IDENTITA’ TRANSITORIE
quasi d’un fiume che cercasse il mare
inesistente, in un immenso piano:
io ne seguiva il vano sussurrare,
sempre lo stesso, sempre più lontano.
…da Giovanni Pascoli: Ultimo sogno di Myricae
Il “fiume” rappresentato in questa mostra dei fotografi Americani Yuri Boyko e Claudio Santini è un fiume di umanità che si muove, si sposta fisicamente e facendo ciò inevitabilmente si trasforma e subisce sostanziali modifiche di carattere psicologico e morale.
Due visioni differenti della capacità umana di inventare ed inventarsi, di sopravvivere e modificarsi, di viaggiare, e di incontrarsi, di connettersi e di trasformarsi dal nomadico allo stanziale senza soluzione di continuità.
Per questo progetto per la stazione FFSS AV di Afragola Claudio Santini si è ispirato alle linee geometriche che fanno da sfondo ad autostrade, ponti e linee ferroviarie come “linee di connessione” tra elementi del reale quali luoghi e persone, mentre Yuri Boyko si è concentrato sulle persone che affollano le stazioni, che si muovono in un continuo apparente disordine che rispetta quell’ordine più vasto, direi cosmico, di corpi in movimento che determina sostanzialmente qualsiasi elemento dell’universo.
Partito dal dato concettuale degli “asintoti” come linee geometriche destinate a non incontrarsi mai se non all’infinito, Claudio Santini ha voluto cercare nell’arte, e solo in essa, il luogo di connessione degli asintoti: una trasposizione della realtà nella finzione artistica come luogo ove l’impossibile diventa possibile. Le sue fotografie centrate sull’elemento lineare come forza basilare destinata a spingere e sospingere un moto, rappresentano una danza: la danza degli asintoti che paradossalmente e idealmente si incontrano in un luogo che è anche il luogo dove illusoriamente tempo e spazio si uniscono.
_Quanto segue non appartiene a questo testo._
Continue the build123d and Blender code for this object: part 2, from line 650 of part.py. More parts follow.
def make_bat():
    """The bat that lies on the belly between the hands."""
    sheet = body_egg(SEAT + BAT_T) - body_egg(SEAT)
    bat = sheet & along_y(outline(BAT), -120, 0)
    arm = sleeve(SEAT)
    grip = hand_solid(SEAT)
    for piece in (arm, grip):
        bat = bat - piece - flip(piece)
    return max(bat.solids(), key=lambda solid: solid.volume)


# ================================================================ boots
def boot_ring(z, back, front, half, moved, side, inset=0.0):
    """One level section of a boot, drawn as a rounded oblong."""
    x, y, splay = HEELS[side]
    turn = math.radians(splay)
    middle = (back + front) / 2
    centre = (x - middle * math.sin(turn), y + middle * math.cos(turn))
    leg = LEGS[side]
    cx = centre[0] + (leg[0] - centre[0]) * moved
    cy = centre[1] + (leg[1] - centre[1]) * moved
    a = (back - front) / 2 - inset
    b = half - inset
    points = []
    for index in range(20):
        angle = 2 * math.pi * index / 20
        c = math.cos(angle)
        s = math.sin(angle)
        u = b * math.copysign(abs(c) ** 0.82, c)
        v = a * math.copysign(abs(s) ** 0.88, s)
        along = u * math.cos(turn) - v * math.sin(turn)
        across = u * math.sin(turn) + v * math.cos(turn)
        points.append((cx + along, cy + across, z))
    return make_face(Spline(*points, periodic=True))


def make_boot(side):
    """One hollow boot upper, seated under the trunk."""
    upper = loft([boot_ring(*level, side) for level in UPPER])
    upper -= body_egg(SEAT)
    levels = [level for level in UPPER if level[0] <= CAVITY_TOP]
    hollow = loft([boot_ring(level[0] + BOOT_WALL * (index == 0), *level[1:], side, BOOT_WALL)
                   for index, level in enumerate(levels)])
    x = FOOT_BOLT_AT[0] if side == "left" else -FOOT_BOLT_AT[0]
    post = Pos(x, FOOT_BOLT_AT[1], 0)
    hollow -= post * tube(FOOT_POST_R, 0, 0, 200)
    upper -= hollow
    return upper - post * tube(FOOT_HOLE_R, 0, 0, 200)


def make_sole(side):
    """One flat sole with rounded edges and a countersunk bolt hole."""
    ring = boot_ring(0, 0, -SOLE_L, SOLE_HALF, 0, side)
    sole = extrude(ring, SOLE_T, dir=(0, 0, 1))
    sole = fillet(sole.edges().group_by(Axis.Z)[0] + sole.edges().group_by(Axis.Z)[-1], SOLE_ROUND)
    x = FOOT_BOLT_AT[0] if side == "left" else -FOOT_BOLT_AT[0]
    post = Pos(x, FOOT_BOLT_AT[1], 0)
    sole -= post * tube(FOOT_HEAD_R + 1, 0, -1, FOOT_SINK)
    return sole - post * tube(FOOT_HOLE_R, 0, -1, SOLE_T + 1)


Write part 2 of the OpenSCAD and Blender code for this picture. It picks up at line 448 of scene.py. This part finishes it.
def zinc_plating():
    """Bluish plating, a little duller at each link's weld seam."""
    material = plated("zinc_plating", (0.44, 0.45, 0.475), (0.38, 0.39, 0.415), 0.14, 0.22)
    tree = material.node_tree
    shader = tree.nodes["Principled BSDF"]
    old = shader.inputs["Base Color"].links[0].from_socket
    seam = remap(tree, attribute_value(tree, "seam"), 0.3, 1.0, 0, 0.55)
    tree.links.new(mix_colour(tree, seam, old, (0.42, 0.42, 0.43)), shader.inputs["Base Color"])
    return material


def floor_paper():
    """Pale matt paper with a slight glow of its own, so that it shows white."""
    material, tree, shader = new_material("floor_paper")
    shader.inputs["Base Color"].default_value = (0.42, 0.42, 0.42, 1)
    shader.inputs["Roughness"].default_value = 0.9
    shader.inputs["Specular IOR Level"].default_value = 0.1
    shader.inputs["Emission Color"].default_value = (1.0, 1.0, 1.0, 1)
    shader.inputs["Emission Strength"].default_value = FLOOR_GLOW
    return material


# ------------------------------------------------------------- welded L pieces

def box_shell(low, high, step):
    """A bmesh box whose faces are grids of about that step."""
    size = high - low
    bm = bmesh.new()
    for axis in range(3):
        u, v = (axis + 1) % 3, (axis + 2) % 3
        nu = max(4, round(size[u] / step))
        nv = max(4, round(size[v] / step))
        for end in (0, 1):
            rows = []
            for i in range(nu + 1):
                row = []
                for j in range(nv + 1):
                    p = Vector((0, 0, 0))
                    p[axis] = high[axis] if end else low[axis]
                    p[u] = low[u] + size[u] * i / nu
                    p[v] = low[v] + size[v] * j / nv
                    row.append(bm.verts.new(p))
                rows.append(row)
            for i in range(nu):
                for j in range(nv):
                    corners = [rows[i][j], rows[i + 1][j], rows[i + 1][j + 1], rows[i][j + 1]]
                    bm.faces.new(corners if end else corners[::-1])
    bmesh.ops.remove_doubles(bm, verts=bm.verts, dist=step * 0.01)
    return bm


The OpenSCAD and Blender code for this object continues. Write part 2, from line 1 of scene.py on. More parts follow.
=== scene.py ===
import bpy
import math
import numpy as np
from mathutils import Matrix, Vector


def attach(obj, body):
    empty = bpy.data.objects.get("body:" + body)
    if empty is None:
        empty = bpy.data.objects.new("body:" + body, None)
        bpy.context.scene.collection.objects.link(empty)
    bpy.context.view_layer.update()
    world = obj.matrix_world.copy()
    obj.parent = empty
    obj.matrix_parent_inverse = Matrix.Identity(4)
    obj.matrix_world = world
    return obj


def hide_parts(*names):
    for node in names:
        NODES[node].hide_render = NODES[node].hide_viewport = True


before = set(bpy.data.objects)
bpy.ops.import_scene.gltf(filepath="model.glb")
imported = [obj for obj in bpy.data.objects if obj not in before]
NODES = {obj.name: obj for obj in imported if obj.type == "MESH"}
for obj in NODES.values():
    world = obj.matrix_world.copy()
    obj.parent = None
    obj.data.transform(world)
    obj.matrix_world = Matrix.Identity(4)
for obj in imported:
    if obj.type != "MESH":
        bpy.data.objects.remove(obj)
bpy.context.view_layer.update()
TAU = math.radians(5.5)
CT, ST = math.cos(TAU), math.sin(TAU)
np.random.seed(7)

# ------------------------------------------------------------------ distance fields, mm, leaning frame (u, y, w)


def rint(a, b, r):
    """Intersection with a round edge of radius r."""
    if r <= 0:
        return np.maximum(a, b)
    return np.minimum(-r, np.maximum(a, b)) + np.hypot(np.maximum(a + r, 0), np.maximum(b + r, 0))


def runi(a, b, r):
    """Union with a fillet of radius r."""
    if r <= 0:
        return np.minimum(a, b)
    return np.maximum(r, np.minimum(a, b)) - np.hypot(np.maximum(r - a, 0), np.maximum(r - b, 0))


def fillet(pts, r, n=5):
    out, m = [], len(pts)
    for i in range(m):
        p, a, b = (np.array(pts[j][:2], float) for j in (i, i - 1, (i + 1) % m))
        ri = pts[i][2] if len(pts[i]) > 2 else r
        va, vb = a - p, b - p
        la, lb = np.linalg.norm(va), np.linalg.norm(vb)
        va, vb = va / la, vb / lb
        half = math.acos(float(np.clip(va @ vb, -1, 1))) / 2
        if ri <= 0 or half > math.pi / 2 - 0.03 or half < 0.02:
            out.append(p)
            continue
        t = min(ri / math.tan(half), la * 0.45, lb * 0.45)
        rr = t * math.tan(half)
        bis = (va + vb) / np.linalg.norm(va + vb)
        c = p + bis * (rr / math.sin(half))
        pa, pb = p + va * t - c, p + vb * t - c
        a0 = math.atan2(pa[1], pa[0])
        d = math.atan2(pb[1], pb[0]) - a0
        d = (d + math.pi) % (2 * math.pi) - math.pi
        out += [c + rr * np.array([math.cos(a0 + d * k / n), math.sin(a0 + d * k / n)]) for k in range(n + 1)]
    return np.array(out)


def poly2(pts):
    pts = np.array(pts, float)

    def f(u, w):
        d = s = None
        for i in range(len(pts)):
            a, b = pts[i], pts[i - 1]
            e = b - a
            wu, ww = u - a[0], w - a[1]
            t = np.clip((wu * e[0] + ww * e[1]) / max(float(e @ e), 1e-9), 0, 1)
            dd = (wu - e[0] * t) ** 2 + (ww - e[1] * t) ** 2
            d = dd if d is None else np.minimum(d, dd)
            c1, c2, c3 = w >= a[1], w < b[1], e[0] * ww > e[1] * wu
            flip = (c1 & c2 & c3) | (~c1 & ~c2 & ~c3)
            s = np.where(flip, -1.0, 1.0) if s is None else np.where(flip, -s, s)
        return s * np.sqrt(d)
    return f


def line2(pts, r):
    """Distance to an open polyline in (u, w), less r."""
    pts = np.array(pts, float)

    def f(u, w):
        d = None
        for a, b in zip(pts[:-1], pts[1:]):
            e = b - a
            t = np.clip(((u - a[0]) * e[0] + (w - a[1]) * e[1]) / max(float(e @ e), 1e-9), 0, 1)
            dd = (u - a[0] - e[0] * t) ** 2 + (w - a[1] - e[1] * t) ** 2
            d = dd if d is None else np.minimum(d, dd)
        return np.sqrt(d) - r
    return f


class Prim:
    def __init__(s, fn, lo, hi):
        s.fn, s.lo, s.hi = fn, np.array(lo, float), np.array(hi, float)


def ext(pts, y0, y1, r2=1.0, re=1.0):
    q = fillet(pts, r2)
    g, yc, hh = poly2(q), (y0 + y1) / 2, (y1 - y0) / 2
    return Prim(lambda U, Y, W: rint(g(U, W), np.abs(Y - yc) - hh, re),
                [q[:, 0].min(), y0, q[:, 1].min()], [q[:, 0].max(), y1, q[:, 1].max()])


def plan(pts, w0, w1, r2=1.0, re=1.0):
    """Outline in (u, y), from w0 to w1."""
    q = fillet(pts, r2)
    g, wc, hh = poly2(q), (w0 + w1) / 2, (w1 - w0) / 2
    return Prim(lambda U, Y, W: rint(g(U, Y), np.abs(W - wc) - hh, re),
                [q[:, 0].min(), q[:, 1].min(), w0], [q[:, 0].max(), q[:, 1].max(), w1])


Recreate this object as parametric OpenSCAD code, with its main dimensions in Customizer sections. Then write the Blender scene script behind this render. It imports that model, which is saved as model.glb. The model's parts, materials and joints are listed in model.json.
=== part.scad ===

Nella sua versione in bianco e nero dei binari, delle autostrade e dei ponti, Santini ha voluto porre l’accento su quelle linee geometriche e architettoniche che appartengono ad una realtà di congiungimento e di interscambio piuttosto che ad una di separazione e frattura. I ponti sui fiumi ad esempio, a cui anche Zaha Adid si è ispirata per la sua versione della stazione FFSS di Afragola, offrono una possibilità di superamento di una frattura, di una separazione (il fiume appunto), per accedere all’unificazione di opposte sponde.
E così le autostrade, le vie d’acqua, i binari dei treni, i ponti mettono la gente in relazione, sono vie di connessione: tutte “possibilità” di unione piuttosto che di separazione. Ed anche tutte forme lineari, percorsi longitudinali e linearità geometriche che l’artista ha voluto rimarcare attraverso le sue fotografie denudate da rappresentazioni del reale.
Le curve degli asintoti nella realtà fotografica e nell’illusione artistica di Santini si uniscono non più all’infinito, ma nella nostra realtà quotidiana in un messaggio di unione tra popoli e culture che ben si attaglia al ruolo e al concetto di stazione ferroviaria come luogo di passaggio, di arrivo e di partenza e comunque di movimentazione di umanità. Un luogo che ineluttabilmente è destinato a creare interscambio di culture, di abitudini, di linguaggio tra i popoli.
E qui subito “risponde” l’opera di Yuri Boyko tutta centrata su quelle espressioni dei volti di “passeggeri” ideali di un altrettanto ideale viaggio nell’universo e nella vita.
Cosa compie l’essere umano dall’inizio della sua esistenza se non un viaggio attraverso un mondo che non è personale ma universale: elemento infinitesimale di un infinito reale ed ideale?
Boyko umanizza questo tutto rendendolo affabile attraverso l’esplorazione di questi volti e questi corpi che durante il loro percorso di viaggio subiscono modifiche, si trasformano: e non è solo la trasformazione che il Tempo opera sul Corpo, bensì quella trasformazione inevitabile e più “umana” data dall’interscambio di culture, di esperienze, di dolore e di vita che ogni essere umano procura all’altro venendone a contatto.
Transience è quella inevitabile, irripetibile e benefica trasformazione culturale, morale e psicologica che ogni essere umano subisce quando incontra l’altro essere umano perché ognuno di noi nella sua unicità, e nella unicità della propria identità trasmette qualcosa all’altro ad ogni istante in cui ne viene a contatto.
E quindi il “vano sussurrare” pascoliano diventa qui invece un concreto, reale e proficuo sussurrare di gente, di umanità in movimento che si connette e si trasforma.